Addressing these risks up front makes enforcement far simpler if something goes wrong later-and helps both parties move on with clarity.
Key Takeaways
- A deed of release is a formal way to end a dispute or relationship with finality, using clearer enforcement mechanics than a standard contract in many cases.
- Use a deed when you want certainty-common examples include employment exits, commercial settlements, founder departures and business sales.
- Make sure your deed clearly identifies the parties and context, defines the release, sets out payments and conditions, includes confidentiality and non‑admission wording, and states governing law.
- Execution matters: companies should follow Section 127 formalities; individual deed signing rules vary by State or Territory. Consider whether electronic execution is appropriate and permitted.
- For breaches, practical remedies include withholding or recovering payments, damages and injunctions, guided by the deed’s terms-there are no “automatic” penalties.
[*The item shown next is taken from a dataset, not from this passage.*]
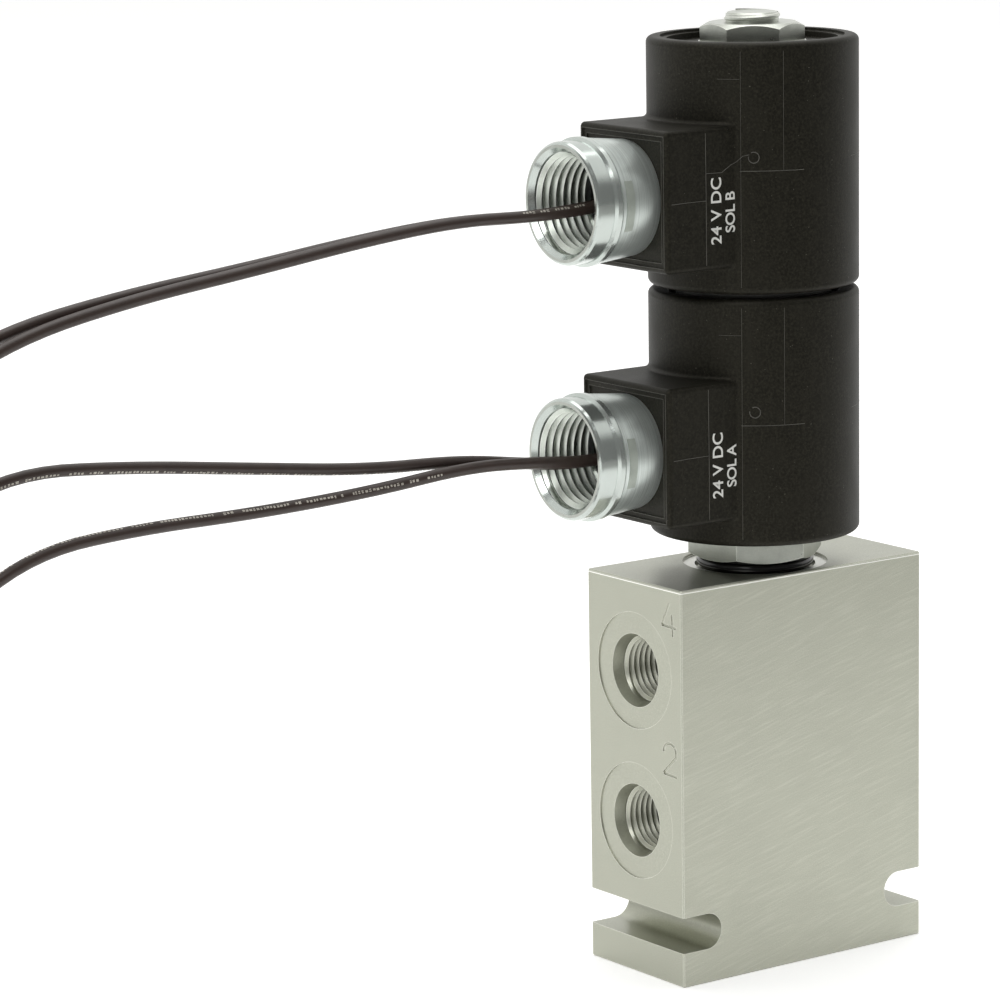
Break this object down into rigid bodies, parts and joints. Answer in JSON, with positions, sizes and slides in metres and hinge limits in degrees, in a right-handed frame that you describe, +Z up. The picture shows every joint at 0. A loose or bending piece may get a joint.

- Common pitfalls include over‑ or under‑broad releases, attempting to waive non‑waivable rights, unclear payment terms and poor execution practices. Getting tailored drafting and review is the safest approach.
- Pair your deed with the right foundations-clear Employment Contracts, a Shareholders Agreement between founders, confidentiality via a Non‑Disclosure Agreement, and, where relevant, a clean Deed of Termination.